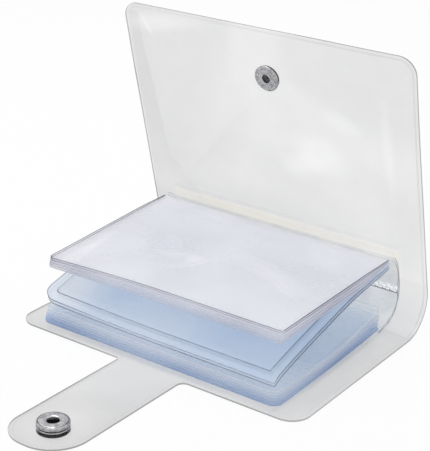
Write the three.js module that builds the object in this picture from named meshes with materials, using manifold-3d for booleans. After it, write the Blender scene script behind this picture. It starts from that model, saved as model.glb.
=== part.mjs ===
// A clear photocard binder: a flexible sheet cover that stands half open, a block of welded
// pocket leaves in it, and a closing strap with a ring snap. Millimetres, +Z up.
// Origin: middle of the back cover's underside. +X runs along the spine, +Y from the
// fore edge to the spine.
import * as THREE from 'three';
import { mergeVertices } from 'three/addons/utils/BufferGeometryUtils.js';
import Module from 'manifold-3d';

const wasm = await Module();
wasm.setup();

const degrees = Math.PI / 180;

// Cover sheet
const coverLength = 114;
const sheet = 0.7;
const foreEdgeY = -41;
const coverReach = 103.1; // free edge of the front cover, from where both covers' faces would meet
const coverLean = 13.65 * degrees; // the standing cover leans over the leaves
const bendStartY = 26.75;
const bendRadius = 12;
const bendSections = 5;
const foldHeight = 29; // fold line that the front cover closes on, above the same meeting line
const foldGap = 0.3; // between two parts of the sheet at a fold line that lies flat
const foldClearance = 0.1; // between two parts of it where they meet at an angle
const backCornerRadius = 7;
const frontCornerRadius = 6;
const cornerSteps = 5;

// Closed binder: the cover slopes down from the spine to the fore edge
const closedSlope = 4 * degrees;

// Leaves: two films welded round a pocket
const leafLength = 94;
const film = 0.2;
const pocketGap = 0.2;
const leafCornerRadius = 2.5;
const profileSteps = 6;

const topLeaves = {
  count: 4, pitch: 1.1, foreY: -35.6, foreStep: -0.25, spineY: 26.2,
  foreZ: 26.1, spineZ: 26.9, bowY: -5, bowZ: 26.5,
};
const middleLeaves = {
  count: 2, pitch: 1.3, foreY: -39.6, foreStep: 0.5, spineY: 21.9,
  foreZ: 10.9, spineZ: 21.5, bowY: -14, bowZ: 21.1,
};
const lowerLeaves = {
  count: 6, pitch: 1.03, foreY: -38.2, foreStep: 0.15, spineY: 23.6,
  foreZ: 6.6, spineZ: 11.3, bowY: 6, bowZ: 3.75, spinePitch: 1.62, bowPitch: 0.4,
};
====
**Set task**
Reproduce the complete set of lines precisely as supplied.

**The completed task**
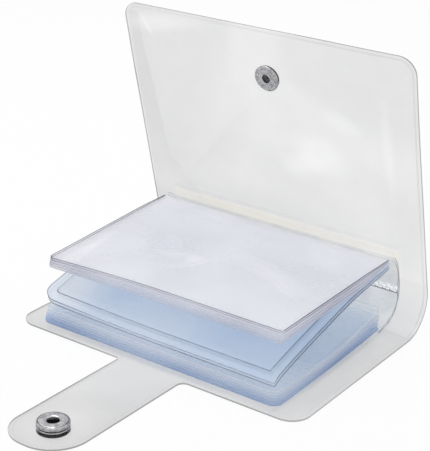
Write the three.js module that builds the object in this picture from named meshes with materials, using manifold-3d for booleans. After it, write the Blender scene script behind this picture. It starts from that model, saved as model.glb.
=== part.mjs ===
// A clear photocard binder: a flexible sheet cover that stands half open, a block of welded
// pocket leaves in it, and a closing strap with a ring snap. Millimetres, +Z up.
// Origin: middle of the back cover's underside. +X runs along the spine, +Y from the
// fore edge to the spine.
import * as THREE from 'three';
import { mergeVertices } from 'three/addons/utils/BufferGeometryUtils.js';
import Module from 'manifold-3d';

const wasm = await Module();
wasm.setup();

const degrees = Math.PI / 180;

// Cover sheet
const coverLength = 114;
const sheet = 0.7;
const foreEdgeY = -41;
const coverReach = 103.1; // free edge of the front cover, from where both covers' faces would meet
const coverLean = 13.65 * degrees; // the standing cover leans over the leaves
const bendStartY = 26.75;
const bendRadius = 12;
const bendSections = 5;
const foldHeight = 29; // fold line that the front cover closes on, above the same meeting line
const foldGap = 0.3; // between two parts of the sheet at a fold line that lies flat
const foldClearance = 0.1; // between two parts of it where they meet at an angle
const backCornerRadius = 7;
const frontCornerRadius = 6;
const cornerSteps = 5;

// Closed binder: the cover slopes down from the spine to the fore edge
const closedSlope = 4 * degrees;

// Leaves: two films welded round a pocket
const leafLength = 94;
const film = 0.2;
const pocketGap = 0.2;
const leafCornerRadius = 2.5;
const profileSteps = 6;

const topLeaves = {
  count: 4, pitch: 1.1, foreY: -35.6, foreStep: -0.25, spineY: 26.2,
  foreZ: 26.1, spineZ: 26.9, bowY: -5, bowZ: 26.5,
};
const middleLeaves = {
  count: 2, pitch: 1.3, foreY: -39.6, foreStep: 0.5, spineY: 21.9,
  foreZ: 10.9, spineZ: 21.5, bowY: -14, bowZ: 21.1,
};
const lowerLeaves = {
  count: 6, pitch: 1.03, foreY: -38.2, foreStep: 0.15, spineY: 23.6,
  foreZ: 6.6, spineZ: 11.3, bowY: 6, bowZ: 3.75, spinePitch: 1.62, bowPitch: 0.4,
};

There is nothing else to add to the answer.